Nem a timidez e nem a introversão são transtornos mentais. Mas, contextualmente falando, os mais introvertidos, que tendem a ser mais tímidos, especialmente em sociedades em que há uma preferência quase patológica pela extroversão, como o Brasil e os EUA, tendem a apresentar maiores dificuldades de adaptação no meio social e mesmo profissional em que se encontram, aumentando o risco de que desenvolvam transtornos mentais, como a ansiedade e a depressão. Por isso que, nesses casos, pode-se dizer que não são transtornos que expressam diretamente alguma condição congênita, tal como o TDAH* e o autismo, porque resultam de contextos, isto é, de uma combinação individual de traços de personalidade, ou de maneira geral, de intrinsicidades, incluindo outros traços, com os ambientes de criação e vivência. Em outras palavras, é uma soma de fatores que resulta em um contexto desfavorável. Por exemplo, um indivíduo introvertido que vive sua infância acuado em um ambiente hostil à sua presença e que, ao longo do tempo, acaba apresentando um quadro de ansiedade social.

* Apesar de ser considerado um transtorno mental de natureza mais intrínseca, existe um estudo muito interessante que descobriu que, portadores de TDAH

(https://www.psychologytoday.com/us/blog/the-biology-of-human-nature/202211/did-adhd-evolve-to-help-us)

se adaptam melhor em certos ambientes, sugerindo que, talvez, também seja um transtorno mais contextual.

Infelizmente, parece que a ignorância em relação a esse tipo de transtorno predomina entre profissionais da saúde mental, incluindo pesquisadores, já que, além de não ser plenamente diferenciado da categoria de condições de natureza mais congênita, como o autismo, em que o contexto não é o fator mais relevante para se manifestar (apesar de também ser importante para a capacidade de adaptação do portador), ainda é tratado como um desajuste absolutamente ajustável à normalidade e que, portanto, o melhor "tratamento", juntamente com uma intervenção medicamentosa precoce ou compulsória, é o incentivo à imitação de comportamentos normativos, desprezando a natureza psicológica do "'paciente", como que o seu contexto o está influenciando, como ajudá-lo a se ajustar de acordo com as suas possibilidades e não de acordo com um modelo convencional de adaptação, que não é capaz de incorporar.
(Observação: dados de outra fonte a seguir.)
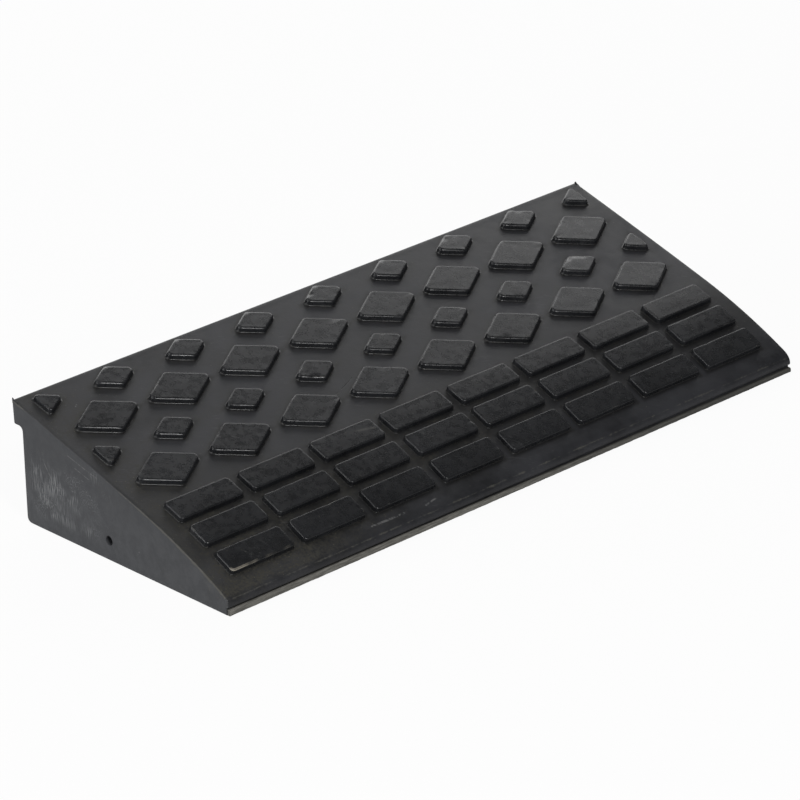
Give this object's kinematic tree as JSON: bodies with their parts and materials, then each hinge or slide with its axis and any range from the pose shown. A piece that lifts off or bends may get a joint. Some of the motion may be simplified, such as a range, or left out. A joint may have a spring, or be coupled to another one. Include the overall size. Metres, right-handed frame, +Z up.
{
  "type": "portable kerb ramp",
  "caption": "Moulded rubber kerb ramp: curved deck with raised diamond and bar tread, a nosing along the kerb edge, and a ribbed hollow underside.",
  "frame": {"origin": "on the ground, under the middle of the ramp's length and depth", "axes": "+X along the kerb, +Y from the toe towards the kerb, +Z up"},
  "size_m": [0.6, 0.249, 0.1031],
  "materials": {
    "moulded_rubber": "satin, charcoal, fine moulding grain, dusty",
    "tread_rubber": "satin to semi-gloss, near black, worn and scuffed on top",
    "trimmed_edge": "matt, rough, knife-trimmed"
  },
  "bodies": {
    "root": {"back_deck": "moulded_rubber", "cross_rib_1": "moulded_rubber", "cross_rib_2": "moulded_rubber", "cross_rib_3": "moulded_rubber", "cross_rib_4": "moulded_rubber", "cross_rib_5": "moulded_rubber", "front_deck": "moulded_rubber", "half_diamond_back_left": "tread_rubber", "half_diamond_back_right": "tread_rubber", "half_diamond_front_left": "tread_rubber", "half_diamond_front_right": "tread_rubber", "kerb_nosing": "moulded_rubber", "kerb_wall": "moulded_rubber", "large_diamond_back_1": "tread_rubber", "large_diamond_back_2": "tread_rubber", "large_diamond_back_3": "tread_rubber", "large_diamond_back_4": "tread_rubber", "large_diamond_back_5": "tread_rubber", "large_diamond_back_6": "tread_rubber", "large_diamond_back_7": "tread_rubber", "large_diamond_back_8": "tread_rubber", "large_diamond_front_1": "tread_rubber", "large_diamond_front_2": "tread_rubber", "large_diamond_front_3": "tread_rubber", "large_diamond_front_4": "tread_rubber", "large_diamond_front_5": "tread_rubber", "large_diamond_front_6": "tread_rubber", "large_diamond_front_7": "tread_rubber", "large_diamond_front_8": "tread_rubber", "left_end_wall": "moulded_rubber", "long_rib_bay_1": "moulded_rubber", "long_rib_bay_2": "moulded_rubber", "long_rib_bay_3": "moulded_rubber", "long_rib_bay_4": "moulded_rubber", "long_rib_bay_5": "moulded_rubber", "long_rib_bay_6": "moulded_rubber", "right_end_wall": "moulded_rubber", "small_diamond_back_1": "tread_rubber", "small_diamond_back_2": "tread_rubber", "small_diamond_back_3": "tread_rubber", "small_diamond_back_4": "tread_rubber", "small_diamond_back_5": "tread_rubber", "small_diamond_back_6": "tread_rubber", "small_diamond_back_7": "tread_rubber", "small_diamond_front_1": "tread_rubber", "small_diamond_front_2": "tread_rubber", "small_diamond_front_3": "tread_rubber", "small_diamond_front_4": "tread_rubber", "small_diamond_front_5": "tread_rubber", "small_diamond_front_6": "tread_rubber", "small_diamond_front_7": "tread_rubber", "toe_strip": "trimmed_edge", "tread_bars_back_row": "tread_rubber", "tread_bars_front_row": "tread_rubber", "tread_bars_middle_row": "tread_rubber"}
  },
  "joints": []
}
Na verdade, um transtorno mental contextual seria uma maneira que o indivíduo encontrou para se adaptar a um contexto desfavorável, diga-se, uma maneira mais reativa, subconsciente, preventiva e/ou defensiva. Como conclusão, é necessário entender o que acontece, contextualmente, para, então, propor intervenções que realmente busquem ajudar o indivíduo a se adaptar da melhor maneira, de acordo com os seus potenciais e limites. Primeiramente, de reconhecer que esse tipo de transtorno ou de diferença existe.